***** RECORDED DATA

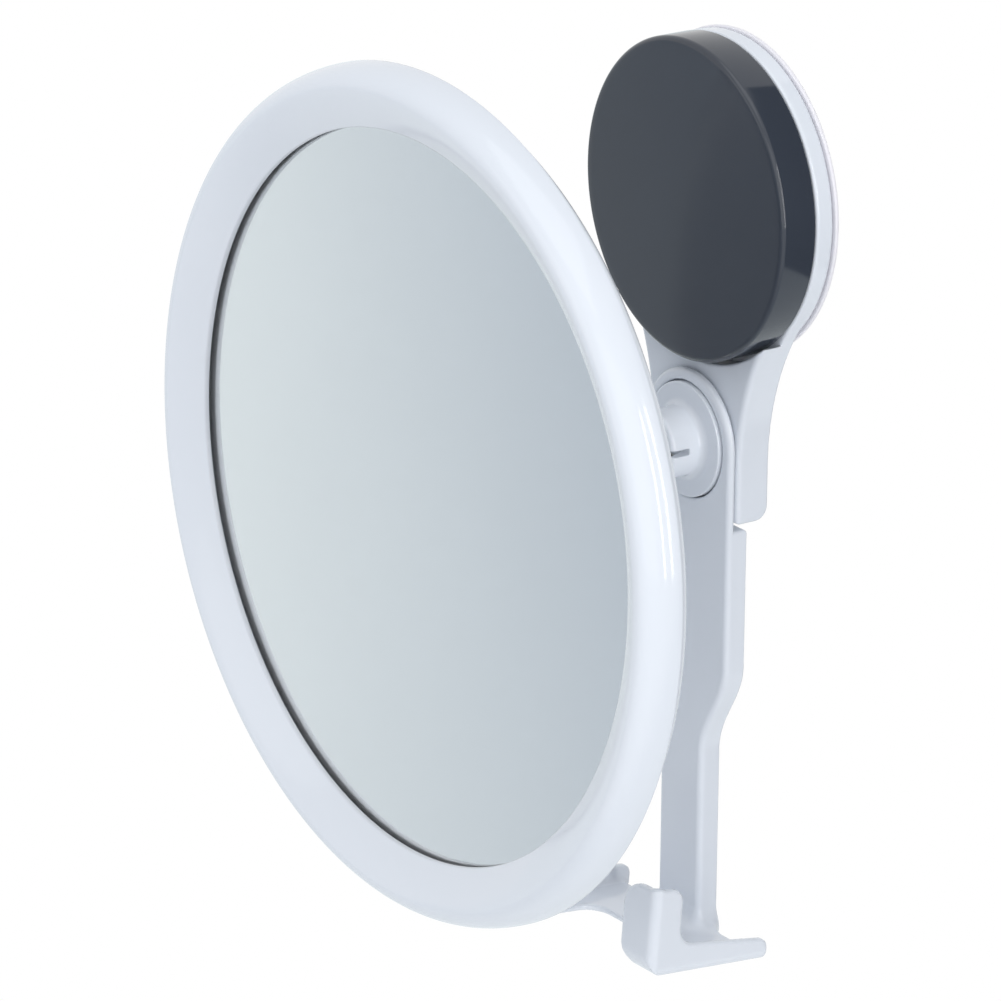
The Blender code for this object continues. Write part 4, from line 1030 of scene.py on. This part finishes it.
@dataclass
class Arm:
    """The strip that lies on the neck, with its round end, and the razor tray at its foot."""

    rear: float = 7.6 * MM
    drop: float = 73.3 * MM
    wall: float = 2.0 * MM
    wide: float = 16.1 * MM
    narrow: float = 7.7 * MM
    taper_start: float = 105.4 * MM
    taper_length: float = 22.5 * MM
    edge_radius: float = 1.3 * MM
    flare_radius: float = 5.5 * MM
    base: float = -172.2 * MM
    tilt: float = radians(4.7)
    pivot: float = 9.0 * MM
    floor: float = 1.4 * MM
    floor_rear: float = 10.0 * MM
    tray_rear: float = 8.1 * MM
    tray_front: float = 41.0 * MM
    rail_wall: float = 2.2 * MM
    rail_rear_height: float = 4.9 * MM
    rail_front_height: float = 7.2 * MM
    tip_height: float = 20.5 * MM
    tip_depth: float = 8.0 * MM
    tip_half_width: float = 5.85 * MM
    toe_radius: float = 6.2 * MM
    outer_radius: float = 2.2 * MM
    rim_radius: float = 0.7 * MM
    foot_radius: float = 5.0 * MM
    slot_half_width: float = 15.6 * MM
    slot_end: float = 24.8 * MM
    slot_radius: float = 5.0 * MM
    tip_corner: float = 5.8 * MM
    beyond: float = 40.0 * MM
    above: float = 60.0 * MM
    cell: float = 0.5 * MM
    rear_edge: float = 0.5 * MM
    room_edge: float = 0.8 * MM
    fine_edge: float = 0.35 * MM
    inset: float = 0.6 * MM
    floor_corner: float = 1.5 * MM
    floor_edge: float = 0.5 * MM
    rail_edge: float = 0.8 * MM
    tip_fillet: float = 1.6 * MM
    rail_fillet: float = 1.4 * MM
    rail_corners: tuple = (0.5 * MM, 2.2 * MM, 4.4 * MM, 3.2 * MM)
    corner_steps: int = 8

    def build(self) -> None:
        """Lay the net on the arm's distance field."""
        low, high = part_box("arm")
        self.half_width = high.x
        self.lowest = low.z
        self.socket = centre_of("ball_socket")
        self.hole = (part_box("ball_socket")[1].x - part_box("ball_socket")[0].x) / 2 + GAP
        piece = net("arm_and_tray", self.field, np.array(low), np.array(high), self.cell)
        place(piece, Body.BRACKET, WHITE, "white_plastic", "arm")

    def half_width_at(self, z: Array) -> tuple[Array, Array]:
        """The strip's half width at a height and its slope: half a cosine wave between two widths."""
        share = np.clip((-z - self.taper_start) / self.taper_length, 0, 1)
        spread = self.wide - self.narrow
        width = self.narrow + spread * (1 + np.cos(pi * share)) / 2
        slope = spread * pi * np.sin(pi * share) / (2 * self.taper_length)
        return width, slope

    def field(self, points: Array) -> Array:
        """Distance from the arm: the strip less its channel and holes, joined to the tray by a flare.

        The tray has its own level: a point's place along it and up from it come from turning the point about
        the pivot by the tilt.
        """
        x, y, z = points.T
        forward = -y
        width, slope = self.half_width_at(z)
        strip = (np.abs(x) - width) / np.sqrt(1 + slope**2)
        below = np.maximum(np.maximum(strip, z - self.socket.z), self.base + self.floor / 2 - z)
        outline = np.minimum(below, disc(x, z, (0, self.socket.z), self.wide))
        body = meet_round(outline, forward - FACE, self.edge_radius)
        body = meet_round(body, self.rear - forward, self.rear_edge)
        room = np.maximum(forward - PLATE_REAR, -self.drop - z)
        body = carve_round(body, room, self.room_edge)
        inner = np.maximum((np.abs(x) - width + self.wall) / np.sqrt(1 + slope**2), z + self.drop + self.wall)
        inner = np.maximum(inner, self.base + self.floor + self.wall - z)
        channel = np.maximum(inner, forward - PLATE_REAR)
        body = carve_round(body, channel, self.fine_edge)
        body = carve_round(body, disc(x, z, (0, self.socket.z), self.hole), self.fine_edge)
        along = self.pivot + (forward - self.pivot) * cos(self.tilt) + (z - self.base) * sin(self.tilt)
        up = (z - self.base) * cos(self.tilt) - (forward - self.pivot) * sin(self.tilt)
        joined = join_round(body, self.tray(np.abs(x), along, up), self.flare_radius)
        return np.maximum(joined, np.maximum(-up, self.lowest - z))

    def tray(self, mirrored: Array, forward: Array, up: Array) -> Array:
        """Distance from the tray: a slotted floor, two side rails and two upturned tips.

        The pieces are made a little too large outside, and a box with round edges cuts them to size.
        """
        outer, spare = self.half_width, self.outer_radius
        far, front = outer - self.inset, self.tray_front - self.inset
        plan = [
            (-self.beyond, self.floor_rear, 0),
            (far, self.floor_rear, self.floor_corner),
            (far, front, self.floor_corner),
            (self.slot_half_width, front, self.toe_radius),
            (self.slot_half_width, self.slot_end, self.slot_radius),
            (-self.beyond, self.slot_end, 0),
        ]
        plan = polygon(mirrored, forward, rounded_path(plan, True, self.corner_steps))
        floor = slab(plan, up, -spare, self.floor, self.floor_edge)
        tip_rear = self.tray_front - self.tip_depth
        rail = [
            (self.tray_rear, -spare, self.rail_corners[0]),
            (self.tray_rear, self.rail_rear_height, self.rail_corners[1]),
            (tip_rear, self.rail_front_height, self.rail_corners[2]),
            (tip_rear, self.tip_height, self.rail_corners[3]),
            (self.tray_front + spare, self.tip_height, 0),
            (self.tray_front + spare, -spare, 0),
        ]
        rail = polygon(forward, up, rounded_path(rail, True, self.corner_steps))
        rails = slab(rail, mirrored, outer - self.rail_wall, outer + spare, self.rail_edge)
        left, far = outer - 2 * self.tip_half_width, outer + spare
        tip = [
            (left, 0, self.toe_radius),
            (far, 0, 0),
            (far, self.tip_height, 0),
            (left, self.tip_height, self.tip_corner),
        ]
        tip = polygon(mirrored, up, rounded_path(tip, True))
        tips = slab(tip, forward, self.tray_front - self.rail_wall, self.tray_front + spare, self.rail_edge)
        tray = join_round(floor, join_round(rails, tips, self.tip_fillet), self.rail_fillet)
        beyond = np.stack([mirrored - outer, forward - self.tray_front, -up], axis=1) + self.outer_radius
        limit = np.linalg.norm(np.maximum(beyond, 0), axis=1) - self.outer_radius
        foot = rectangle(forward, up, (-self.beyond, 0), (self.tray_front, self.above), self.foot_radius)
        return meet_round(tray, np.maximum(limit, foot), self.rim_radius)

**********

■ TASK DESCRIPTION ■
Word for word, reproduce the listing above from its start up to and including the line that has "strip that lies". Give only those lines.

■ CORRECT RESULT ■
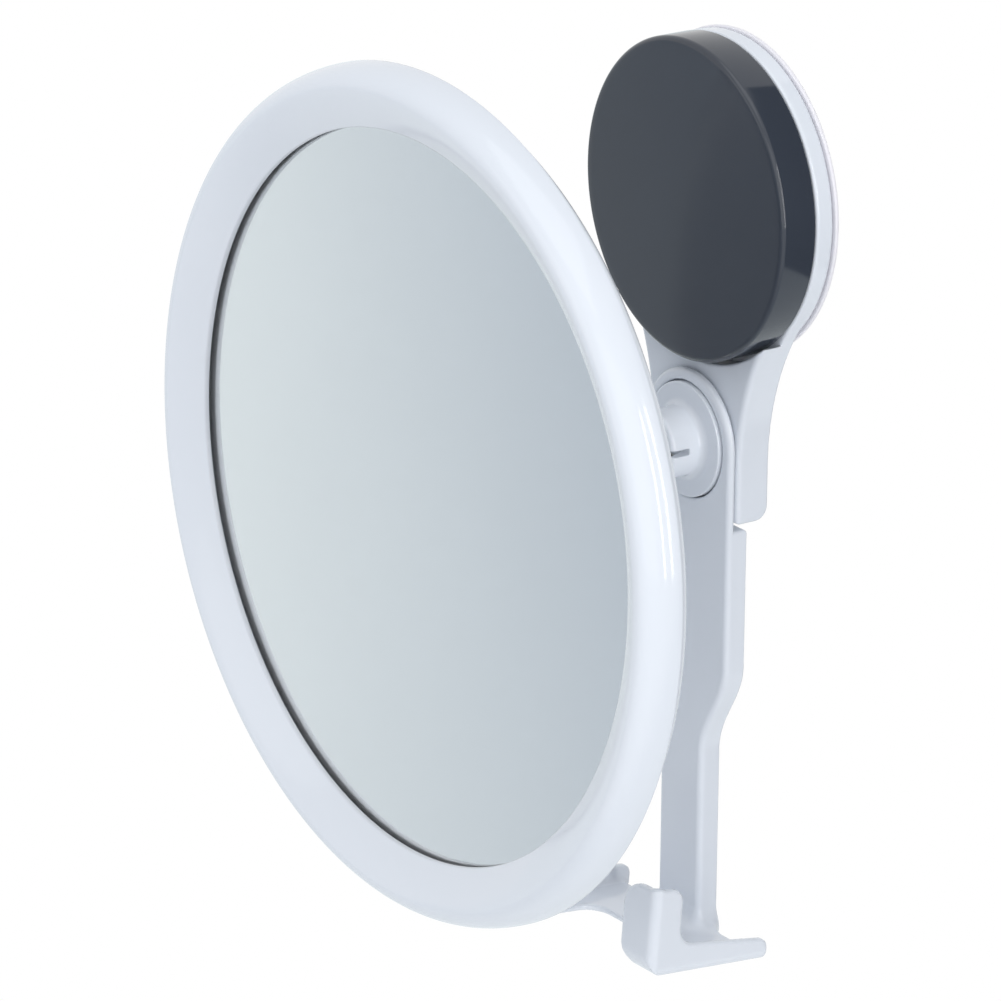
The Blender code for this object continues. Write part 4, from line 1030 of scene.py on. This part finishes it.
@dataclass
class Arm:
    """The strip that lies on the neck, with its round end, and the razor tray at its foot."""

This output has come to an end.